Société
Choix ou nécessité, elles ont décidé d’habiter seules
De plus en plus de femmes célibataires
et financièrement indépendantes font le choix d’habiter seules.
Selon le recensement de 2004, 3,5 millions de femmes de 15 ans et plus et 530
000 femmes de 25 à 29 ans étaient célibataires. Un facteur
qui a sans doute encouragé ce choix.
Malgré l’évolution des mœurs, le regard porté sur
ces femmes reste négatif.
Nous sommes chez Souad S., 30 ans, cadre dans une entreprise de production. Elle habite seule depuis quatre ans. Son appartement, dans le quartier du Mâarif, à Casablanca, dénote un goût raffiné. Canapé et fauteuils en cuir, chaîne Hi-fi. Au mur, des rayonnages remplis de livres. Le sol est jonché de petits tapis berbères style Tazenakht. Au milieu du salon, sur la large table vitrée, un vase en cristal où s’épanouissent des oiseaux de paradis. Cette jeune femme célibataire aime l’ordre et tout indique qu’elle est heureuse d’avoir un chez soi, qu’elle meuble à son goût. Pourquoi et comment lui est venue l’idée d’habiter seule dans une société machiste qui regarde avec suspicion les femmes célibataires qui ont fait ce choix ? Qu’en ont pensé sa famille, ses parents? A-t-elle eu peur du qu’en-dira-t-on ? «Habiter seule, répond-elle, était pour moi plutôt un choix bien réfléchi et je l’ai assumé en toute conscience et liberté. C’était pour moi un défi, mais j’ai vécu la transition moins douloureusement que d’autres filles que je connais. Il n’y a pas eu de clash avec mes parents à ce propos, dans la mesure où, sept ans avant de louer seule, j’ai habité chez ma sœur mariée, donc en dehors du domicile parental. C’était l’année du Bac, et j’avais dix-neuf ans.»
Après avoir terminé ses études, Souad a intégré le monde du travail et est donc devenue financièrement indépendante. Par la suite lui est venue une envie d’indépendance tout court. Les deux vont ensemble. «Je voulais ma liberté, mener ma barque comme je l’entendais, et non pas comme le décidaient les autres.
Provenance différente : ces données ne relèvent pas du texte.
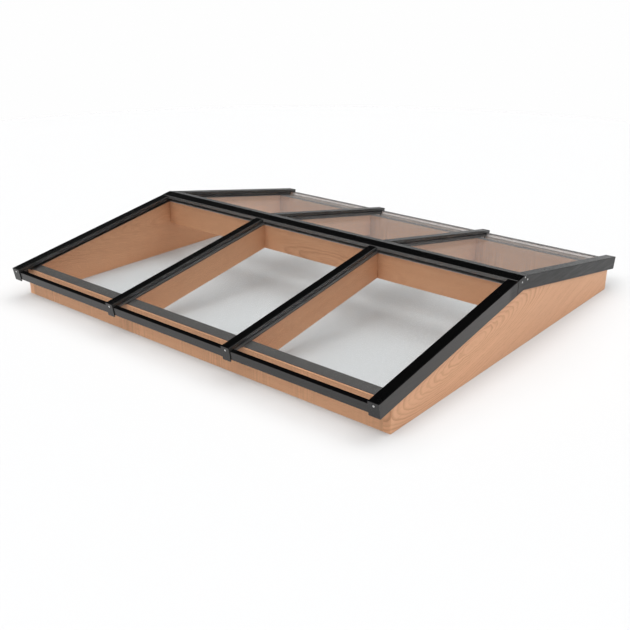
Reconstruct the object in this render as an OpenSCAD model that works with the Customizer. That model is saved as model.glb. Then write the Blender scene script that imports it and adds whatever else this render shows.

Cela commençait à m’énerver de rentrer le soir pour regarder la télé comme le reste de la famille. J’avais tant envie d’avoir un chez moi, d’organiser mon temps en fonction de mes propres désirs. Cette liberté n’est pas synonyme d’anarchie ou de débauche.» Anarchie et débauche, c’est-à-dire faire la java, rentrer tard le soir, faire du tapage nocturne, ou transformer l’appartement en lieu de prostitution.
Cela n’a pas été simple, au départ, reconnaît-elle, d’habiter seule. Il fallait sans cesse se justifier auprès du concierge, des voisins, des parents habitant la même ville. «J’ai fini par m’imposer et ne plus prêter attention à ce que qu’on racontait sur moi. Je refuse de sacrifier mon individualité et de me noyer dans le groupe. C’est peut-être difficile dans un quartier populaire, mais là où je suis, c’est faisable».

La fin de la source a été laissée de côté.